# Painting cabinets white but still show the grain from wood



## Lbservices

Hey guys,

Need some recommendations, ive always painted cabinets solid with de aristowal water oil hybrid. This customer asked if we could paint her oak cabinets to a white finish but not a solid white. She wants a hint of the grain to show through. 
I am no where near experienced enough to know what method to achieve this finish. Can someone explain how this is done? Im gonna push her to just go with a solid finish if I am not confident enough to achieve the opaque look.
Thanks in advance.


----------



## Jmayspaint

Maybe pickling stain. That one way to get the white washed look. 
Have you painted oak cabs before? The grain of oak will show through a regular paint job anyway.


----------



## Lbservices

After a couple coats of ob cover stain, the grain is hidden pretty well. Unless it starts to show through after the paint cures?


----------



## daArch

Lbservices said:


> After a couple coats of ob cover stain, the grain is hidden pretty well. Unless it starts to show through after the paint cures?


I think it may be a little late to be thinking of pickling the wood, unless you are going to sand and restart.

There are many INTERNET vids, blogs, and articles on pickling. Some used thinned paint, some use Minwax Pickling Stain, and there was back a few decades ago, a stain base made by California that you could put Universal white colorant in - adjusting the amount for your preference.


----------



## Damon T

Zinnser Cabinet Transformations might be your best friend now. Check it out online. Or at the mighty HD


----------



## Paradigmzz

If they are oak cabinets, the grain will show through, period. Spraying will facilitate more grain to be pronounced as you are not filling soft graining low spots by backbrushing across it. 
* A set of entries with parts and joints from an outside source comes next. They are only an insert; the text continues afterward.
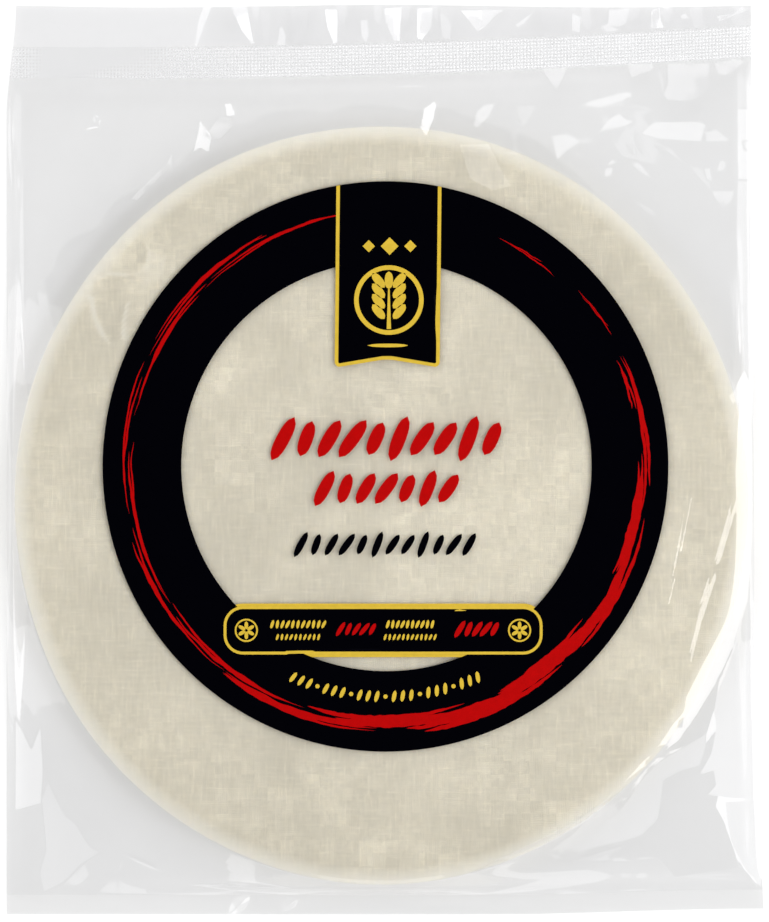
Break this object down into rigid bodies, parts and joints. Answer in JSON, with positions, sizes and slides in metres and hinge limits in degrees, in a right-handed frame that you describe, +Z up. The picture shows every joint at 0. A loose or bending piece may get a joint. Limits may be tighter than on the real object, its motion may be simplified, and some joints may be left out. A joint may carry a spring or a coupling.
{
  "type": "bagged rice paper wrapper stack",
  "caption": "Clear flat bag with a crimped header, drawn tight over a round stack of rice papers, with a printed ring, tab and bar on its face.",
  "frame": {"origin": "under the middle of the whole bag, on the surface it lies on", "axes": "+Z up out of the printed face, +Y from the welded foot to the crimped header, +X to the right of the print"},
  "size_m": [0.3149, 0.3783, 0.0138],
  "materials": {
    "clear_film": "thin clear glossy film, crumpled",
    "rice_sheet": "brittle translucent sheet with a basket weave pressed into it",
    "black_ink": "ink under glossy film",
    "gold_ink": "flat gold ink under glossy film",
    "red_ink": "flat red ink under glossy film"
  },
  "bodies": {
    "root": {"bag": "clear_film", "print_ring": "black_ink", "print_tab": "black_ink", "print_tab_edge": "gold_ink", "print_bar": "black_ink", "print_bar_edge": "gold_ink"}
  },
  "joints": []
}
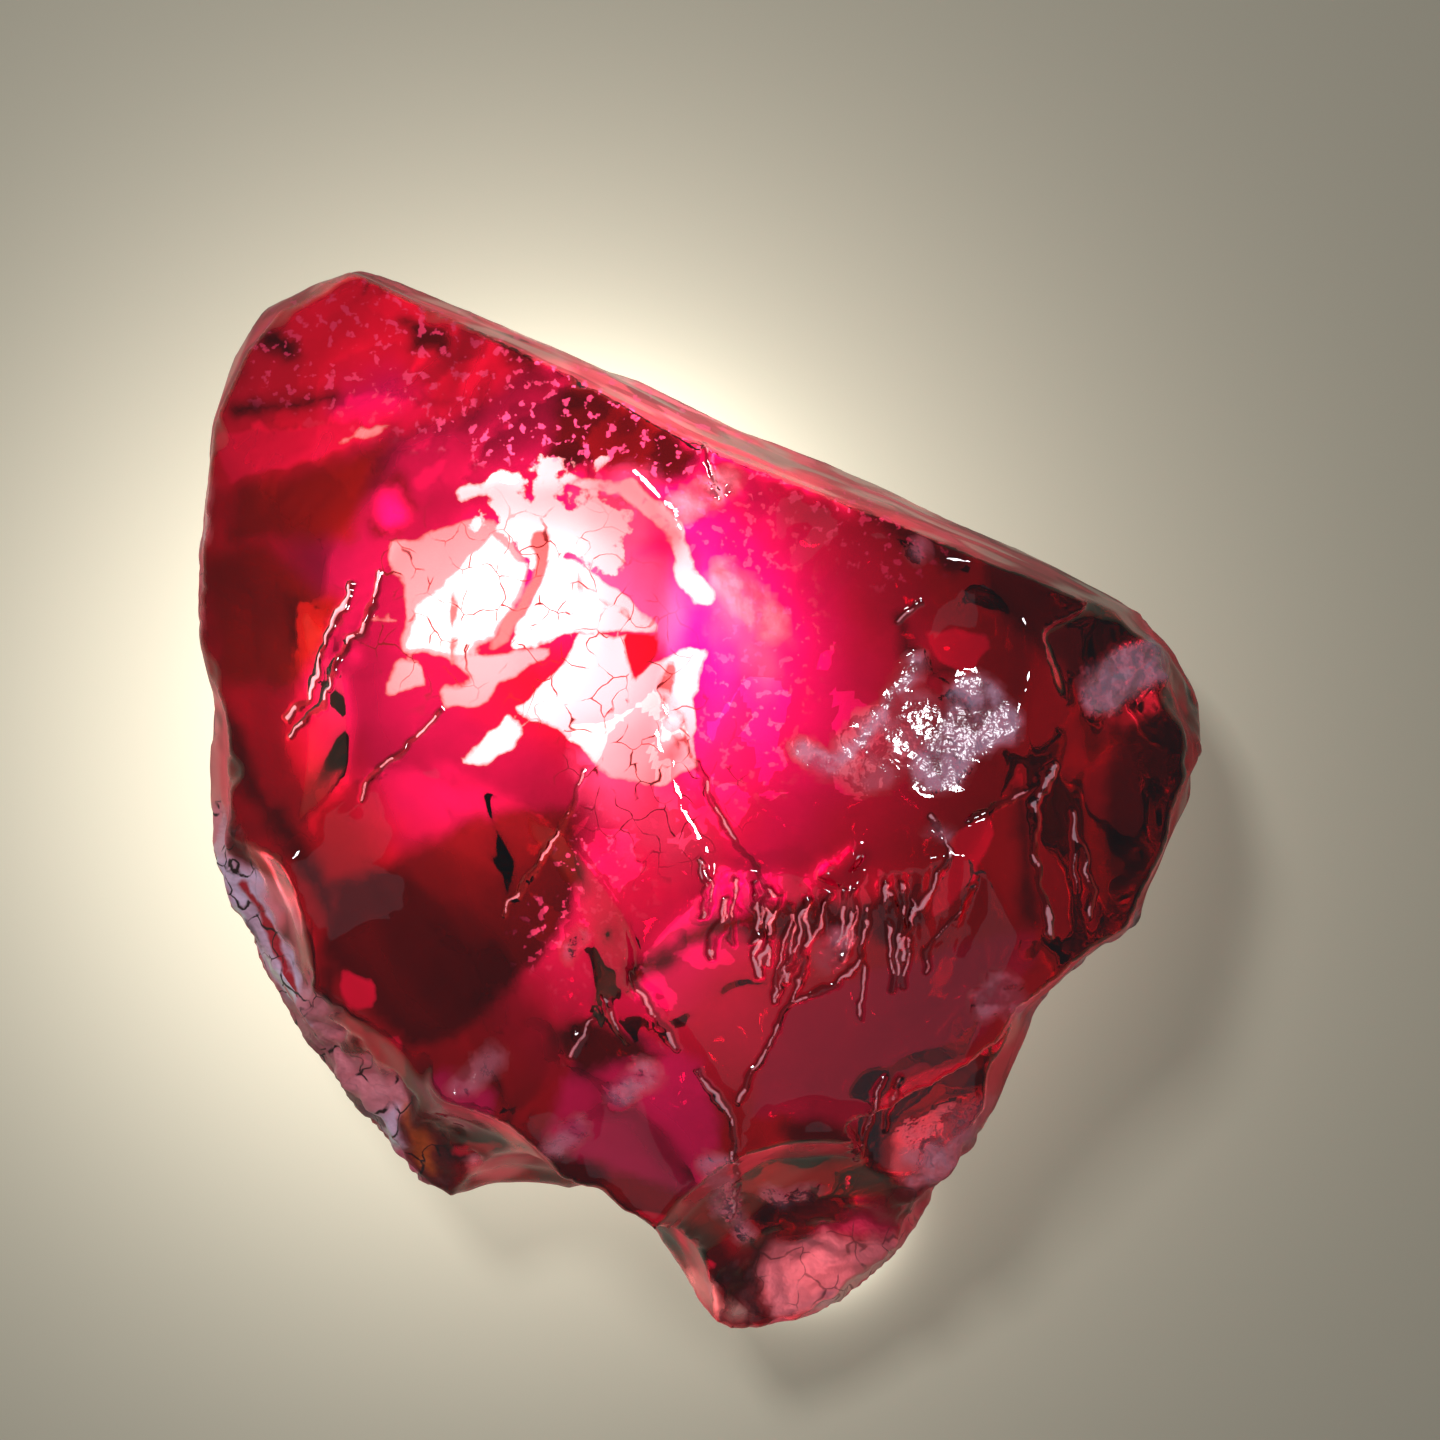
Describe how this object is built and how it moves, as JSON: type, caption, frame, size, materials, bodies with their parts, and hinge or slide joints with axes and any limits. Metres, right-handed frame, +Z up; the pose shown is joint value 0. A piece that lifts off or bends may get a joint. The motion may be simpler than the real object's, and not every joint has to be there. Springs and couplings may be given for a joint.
{
  "type": "rough painite",
  "caption": "Loose fragment of clear, deep red painite with glassy shell-shaped breaks, crisp ridges and a flat face underneath to rest on.",
  "frame": {"origin": "on the resting face, below the middle of the stone's bounding box", "axes": "+Z up; +Y along the stone's length, towards its back apex; +X across it, to the right seen from the front"},
  "size_m": [0.0228, 0.0242, 0.0108],
  "materials": {
    "painite": "clear deep red crystal, polished-looking broken faces, a few frosted and iron-stained patches"
  },
  "bodies": {
    "root": {"painite_crystal": "painite"}
  },
  "joints": []
}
Let me ask you this: do they want to see the grain or the color of wood? Because the hrain will show no matter what you do in converted oak stain grade cabinets. Just ont build your primer or go to a brushing putty.


----------



## MKap

I took a set of old stain grade oak cabinets from the dumpster on a renovation last year to put in my shop. I watered down wood filler and skim coated them twice. Sanded, primed and sprayed impervo. Looks mint.


----------



## Workaholic

What type of wood are the cabinets?


----------



## ReNt A PaInTeR

Workaholic said:


> What type of wood are the cabinets?


Who are you asking? The Op said they were oak.


----------



## ewingpainting.net

acetone stain
valspar makes a great one


----------



## Jmayspaint

I wonder if you could do a white toner? Like how you can tone finished cabs to make them darker without hiding the grain completely. 
If you couldn't get white toner, maybe thin white lacquer.


----------



## Workaholic

ReNt A PaInTeR said:


> Who are you asking? The Op said they were oak.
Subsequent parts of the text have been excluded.